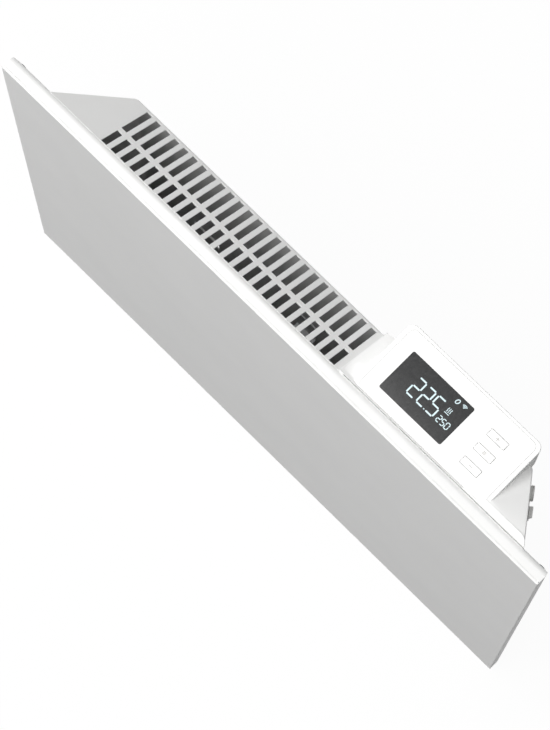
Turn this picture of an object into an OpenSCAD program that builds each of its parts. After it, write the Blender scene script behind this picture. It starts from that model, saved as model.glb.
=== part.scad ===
// Wall panel convector heater: a folded steel front panel, a pressed rear pan with an outlet
// grille in its sloped top, a finned element inside, a control housing at the right end with
// a display and three keys, and a wall rail that the heater hangs on.
// Millimetres. +X is to the right seen from the front, +Y is towards the wall, +Z is up.
// The origin is the centre of the wall rail's back face.

/* [Front panel] */
// Width of the front panel
panel_w = 530; // [480:10:1200]
// Height of the front panel
panel_h = 400; // [340:10:600]
// Depth of the panel's folded edges
panel_lip = 12; // [10:0.5:16]
// Thickness of the panel's sheet
panel_sheet = 1.2; // [0.8:0.1:1.6]
// Outer radius of the bend between the face and the edges
panel_bend = 1.8; // [1:0.1:3]
// Outer radius of the rolled rear edge
panel_roll = 4; // [2:0.5:5]
// Width of the flange behind the rolled edge
panel_hem = 18; // [15:1:24]

/* [Rear pan] */
// From the front face to the wall
total_depth = 85; // [80:1:110]
// From the front face to the outside of the pan's rear wall
pan_depth = 59.2; // [54:0.2:64]
// From the panel's side edge to the pan's side wall, at the front
pan_inset = 38; // [32:1:48]
// How far each side wall leans in on its way to the rear
side_lean = 39; // [30:1:46]
// Fall of the top wall towards the rear, in degrees
slope_angle = 32.7; // [28:0.1:36]
// Step from the panel's top edge down to the pan's top wall
pan_step = 1.6; // [1.2:0.1:4]
// Thickness of the pan's sheet
pan_sheet = 1; // [0.8:0.1:1.4]
// Radius of the pan's upright rear corners
pan_corner = 5; // [4:0.5:14]
// Radius of the bend between the sloped and the rear wall
pan_bend = 2; // [1.5:0.1:4]

/* [Outlet and intake slots] */
// Distance from one slot to the next
slot_pitch = 9.5; // [8:0.1:12]
// Width of one slot
slot_w = 5.3; // [4:0.1:6.5]
// From the pan's front left corner to the first slot
slot_start = 51.6; // [46:0.2:60]
// Depth of the front row, seen from above
slot_front_l = 15.9; // [10:0.1:20]
// Bar between the front row and the rear row
slot_bar = 3.5; // [2.5:0.1:6]
// From the end of the rear row to the rear wall
slot_rear_margin = 2; // [1.5:0.1:5]

/* [Heating element] */
// Height of the finned aluminium body
fin_h = 58; // [40:1:70]
// Thickness of a fin
fin_t = 1.8; // [1.2:0.1:2.4]
// Radius of the element's steel tube
rod_r = 4.2; // [3.5:0.1:5]
// Height of the element's centre above the panel's bottom edge
element_up = 108; // [95:1:130]
// Clear length between an element bracket and the wall next to it
element_end_gap = 25; // [23:1:40]

/* [Control housing] */
// Width of the housing along the panel
housing_w = 178; // [174:1:190]
// From the panel's right edge to the housing's right end
housing_inset = 24; // [20:1:32]
// How far the housing's right wall leans in on its way to the rear
housing_lean = 36.6; // [30:0.2:42]
// How far the housing stands above the pan's sloped wall
housing_proud = 1.5; // [1.2:0.1:3]
// How far the housing stands behind the pan's rear wall
housing_behind = 3.3; // [3:0.1:5]
// Height of the housing, from the panel's top edge down
housing_h = 84; // [82:1:100]
// Fall of the housing's right shoulder towards the rear, in degrees
shoulder_angle = 23; // [16:0.5:27]
// Wall thickness of the housing
housing_wall = 2.2; // [1.8:0.1:2.6]
// Width of the ledge beside the pod
ledge_l = 6.3; // [5:0.1:9]

/* [Pod and cap] */
// Width of the pod that carries the display
pod_w = 127; // [126:1:132]
// Front-to-rear size of the pod
pod_l = 60.6; // [60:0.2:64]
// From the housing's left edge to the pod
pod_inset = 12.5; // [8:0.5:16]
// Width of the cap
cap_w = 120; // [118:0.5:121]
// Front-to-rear size of the cap
cap_l = 56.8; // [55:0.2:57.4]
// Thickness of the cap
cap_t = 2.4; // [2:0.1:3]
// Height of the cap's middle above the panel's top edge
cap_rise = 0.65; // [0.4:0.05:3]
// Rise of the cap towards the rear, in degrees
cap_tilt = 3.3; // [2:0.1:6]
// Visible gap round the cap
cap_gap = 0.25; // [0.15:0.05:0.4]

/* [Display and keys] */
// Width of the display window
window_w = 59.3; // [54:0.1:62]
// Front-to-rear size of the display window
window_l = 35.4; // [30:0.1:38]
// Thickness of the display window
window_t = 1.5; // [1:0.1:1.7]
// Width of a key
key_w = 16.6; // [12:0.1:20]
// Front-to-rear size of a key
key_l = 6.4; // [5:0.1:8]
// Distance from one key to the next
key_pitch = 13.4; // [11:0.1:14]
// Gap round a key
key_gap = 0.3; // [0.2:0.05:0.5]
// Travel of a key
key_travel = 0.6; // [0.3:0.1:1]

/* [Power switch and cable entry] */
// Front-to-rear size of the switch's bezel
bezel_w = 14; // [12:0.5:15]
// Height of the switch's bezel
bezel_h = 20; // [18:0.5:24]
// Swing of the rocker from one side to the other, in degrees
rocker_swing = 14; // [8:1:18]
// Radius of the cable entry's bore
gland_bore = 3.4; // [2.8:0.1:4]
// Radius of the cable entry's head
gland_head = 6; // [5.5:0.1:6.5]

/* [Wall rail] */
// Width of the wall rail
rail_w = 320; // [240:10:400]
// Height of the wall rail
rail_h = 54; // [50:1:80]
// Thickness of the rail's sheet
rail_sheet = 1.5; // [1.2:0.1:2]
// Height of the rail's centre above the panel's centre
rail_up = 20; // [0:1:60]
// Distance between the left and the right hooks
hook_span = 240; // [180:10:280]
// Width of a hook
hook_w = 24; // [16:1:30]
// Height of a hook's upturned tip
hook_tip = 8; // [6:0.5:10]
// Distance between the wall screw holes, across
wall_hole_dx = 280; // [200:10:300]
// Distance between the wall screw holes, up
wall_hole_dz = 30; // [20:1:36]
// Radius of the wall screw holes
wall_hole_r = 2.75; // [2:0.05:3.5]

/* [Hidden] */
$fn = 48;

// Overrun of a cut, length of a cut right through one wall, clearance between pieces that lie
// side by side, and steps in a bend
over = 1;
through = 6;
deep = 20;
fit = 0.3;
bend_steps = 6;

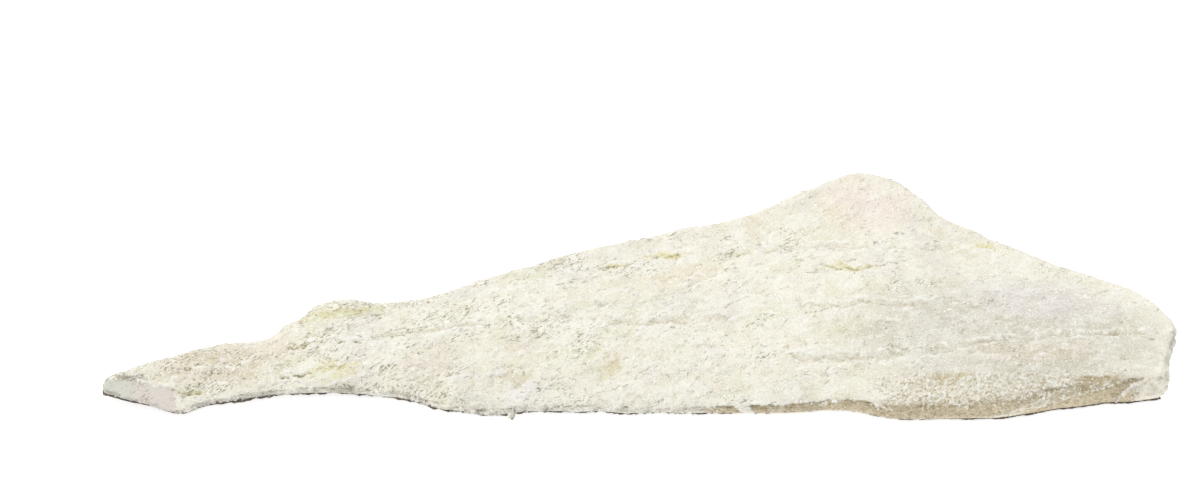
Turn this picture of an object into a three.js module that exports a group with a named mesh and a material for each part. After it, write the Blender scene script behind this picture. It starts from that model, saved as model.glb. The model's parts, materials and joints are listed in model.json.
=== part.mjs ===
// Salted dried cod fillet: one side of a cod, split off the backbone, salted and dried. It lies skin down.
// Millimetres, +Z up. +X runs from the tail to the head end, +Y from the thick back edge to the thin belly edge.
// The plan is a Coons patch between four edge curves. Two height maps over it give the flesh and the skin side,
// and a rounded wall joins them all the way round.
import * as THREE from "three";

// Plan outline, before the finished solid is centred. Each edge is a smooth curve through these points.
const BACK_EDGE = [ // the thick side, where the fillet was cut along the backbone, tail to head
  [-250, 10], [-230, 5], [-213, 1], [-202, 6], [-174, 11], [-145, 12.5], [-113, 10], [-98, 6], [-84, 2.5],
  [-66, 1], [-48, 3.5], [-7, 2], [25, 2.5], [60, 1.5], [93, 2.5], [115, -2], [168, -0.5], [199, 5.5], [239, 10],
];
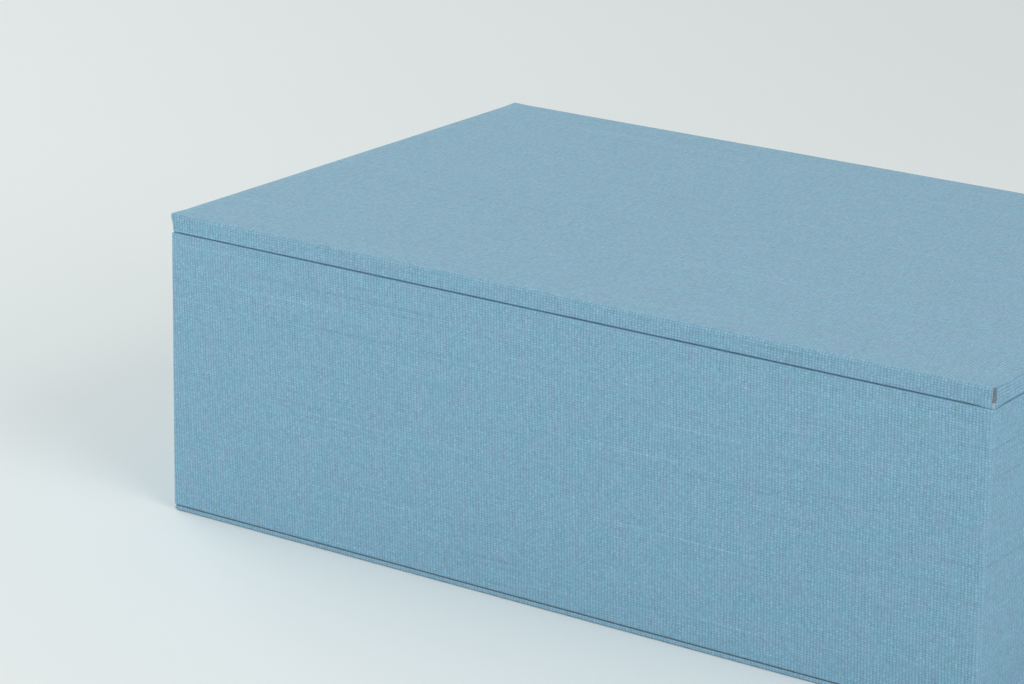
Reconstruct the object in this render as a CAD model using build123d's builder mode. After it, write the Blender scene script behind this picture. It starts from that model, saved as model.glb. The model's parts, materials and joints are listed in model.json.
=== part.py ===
from build123d import *

import os

# A cloth-covered rigid box whose drawer slides out of one short end.
#
# The case is a laminated top panel, three walls and a thin base panel, each of greyboard wrapped in
# bookcloth: every wrapped panel keeps its own rounded edges, so a fine seam runs round the box under
# the top panel and over the base panel. The drawer is a tray of greyboard in the same cloth, lined
# with paper, and a folded ribbon through a slit in its front pulls it out.
#
# Millimetres. X runs along the box from the mouth (-X) to the closed end (+X), the long front is -Y,
# Z is up, and the origin is the centre of the underside.

# ---- driving dimensions ------------------------------------------------------------------------

# case
length = 300.0  # mouth to closed end
width = 200.0  # front to back
wall_height = 95.23  # seam to seam
top_ply_thickness = 1.9  # each of the three boards glued together for the top panel
top_ply_count = 3
wall_board = 2.4
base_board_thickness = 1.15

# skins
cloth = 0.28  # bookcloth with its glue
paper = 0.2  # lining paper with its glue

# how far the cloth is turned in
panel_turn_in = 16.0  # under the top panel and on the base panel
mitre_gap = 0.4  # between the two mitred turn-ins at a panel's corner
wall_turn_in = 12.0  # down the inside of a wall from its long edges
mouth_turn_in = 15.0  # inside a wall from the mouth
drawer_turn_in = 14.0  # inside the drawer's rim and under its base
lining_inset = 3.0  # from a visible cloth edge to the edge of the lining paper

# how softly the edges turn
panel_radius = 1.0  # the top panel's upper edges and corners
seam_radius = 0.6  # cloth turning into a seam
wall_radius = 0.8  # the walls' upright corners
base_radius = 0.8  # the base panel's upright corners

# the split in the cloth at the top panel's front corner, where the bare boards show
split_height = 4.3  # from the top face down
split_width = 1.2

# drawer
drawer_front_thickness = 2.4
drawer_wall_thickness = 2.0
drawer_base_thickness = 2.0
side_clearance = 0.6  # drawer to each lined side of the bay
floor_clearance = 0.2  # drawer over the bay's floor
head_clearance = 1.0  # drawer under the bay's ceiling
end_clearance = 0.4  # drawer to the bay's closed end

# ribbon pull
ribbon = 0.35  # thickness of one layer
ribbon_width = 15.0
pull_length = 26.0  # how far the loop hangs
pull_drop = 39.6  # slit below the drawer's rim
ribbon_tail = 18.0  # glued up and down behind the front
slit_clearance = 0.1
loop_clearance = 0.3  # hanging loop to the drawer's front
fold_radius = 0.9  # where the loop turns back at its foot

# ---- levels and faces worked out from them ------------------------------------------------------

half_length = length / 2
half_width = width / 2

base_top = base_board_thickness + 2 * cloth  # lower seam, where the walls stand
top_low = base_top + wall_height  # upper seam
top_high = top_low + top_ply_count * top_ply_thickness + 2 * cloth

wall_outer_y = half_width - cloth  # boards' outer faces
wall_inner_y = wall_outer_y - wall_board
end_outer_x = half_length - cloth
end_inner_x = end_outer_x - wall_board
wall_low = base_top + cloth  # boards' lower and upper edges
wall_high = top_low - cloth

bay_y = wall_inner_y - cloth  # faces of the turned-in cloth
bay_x = end_inner_x - cloth
floor_top = base_top + paper
ceiling_low = top_low - paper

drawer_y = bay_y - paper - side_clearance  # drawer's outer faces
drawer_front_x = -half_length
drawer_rear_x = bay_x - paper - end_clearance
drawer_low = floor_top + floor_clearance
drawer_rim = ceiling_low - head_clearance

tray_low = drawer_low + paper + cloth  # drawer's boards
tray_high = drawer_rim - cloth
front_board_x = drawer_front_x + cloth
front_inner_x = front_board_x + drawer_front_thickness
rear_board_x = drawer_rear_x - cloth
rear_inner_x = rear_board_x - drawer_wall_thickness
side_board_y = drawer_y - cloth
side_inner_y = side_board_y - drawer_wall_thickness
tray_floor = tray_low + drawer_base_thickness

pull_z = drawer_rim - pull_drop
pull_x = drawer_front_x - loop_clearance - ribbon  # line that the loop swings about

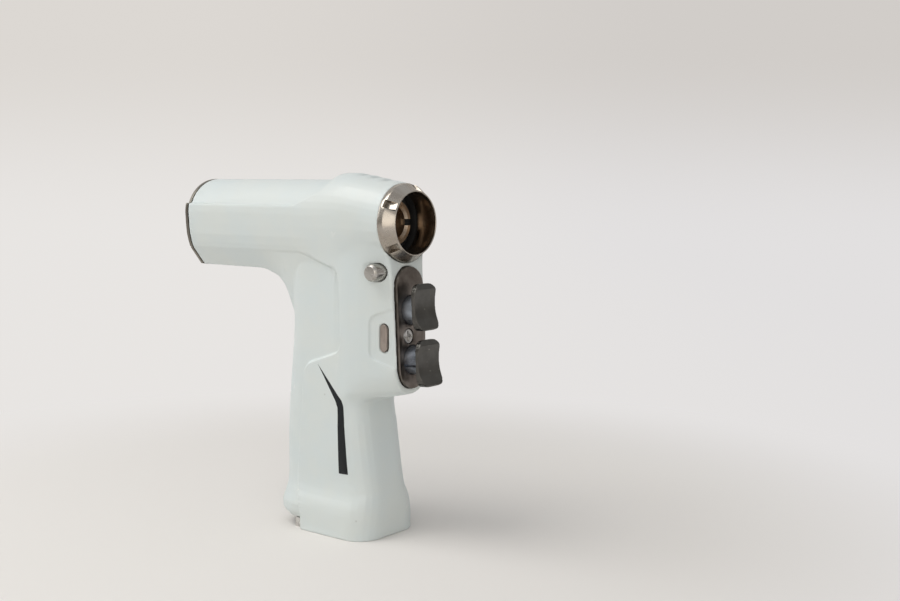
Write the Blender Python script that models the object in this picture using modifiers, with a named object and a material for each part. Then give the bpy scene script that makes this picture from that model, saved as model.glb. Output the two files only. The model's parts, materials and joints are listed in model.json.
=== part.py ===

______________________________

[Short task] Starting with the first line of the records, repeat every line up to and including the one containing "panel_hem = 18; // [15:1:24]", and nothing else.

[Task output]
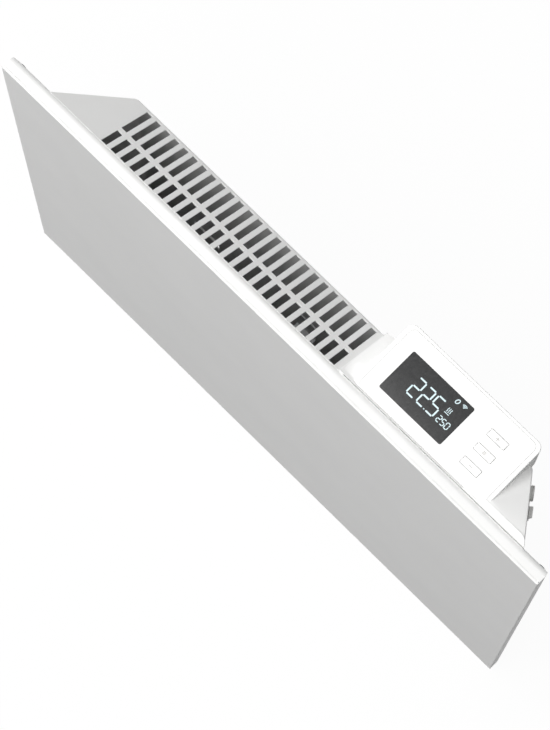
Turn this picture of an object into an OpenSCAD program that builds each of its parts. After it, write the Blender scene script behind this picture. It starts from that model, saved as model.glb.
=== part.scad ===
// Wall panel convector heater: a folded steel front panel, a pressed rear pan with an outlet
// grille in its sloped top, a finned element inside, a control housing at the right end with
// a display and three keys, and a wall rail that the heater hangs on.
// Millimetres. +X is to the right seen from the front, +Y is towards the wall, +Z is up.
// The origin is the centre of the wall rail's back face.

/* [Front panel] */
// Width of the front panel
panel_w = 530; // [480:10:1200]
// Height of the front panel
panel_h = 400; // [340:10:600]
// Depth of the panel's folded edges
panel_lip = 12; // [10:0.5:16]
// Thickness of the panel's sheet
panel_sheet = 1.2; // [0.8:0.1:1.6]
// Outer radius of the bend between the face and the edges
panel_bend = 1.8; // [1:0.1:3]
// Outer radius of the rolled rear edge
panel_roll = 4; // [2:0.5:5]
// Width of the flange behind the rolled edge
panel_hem = 18; // [15:1:24]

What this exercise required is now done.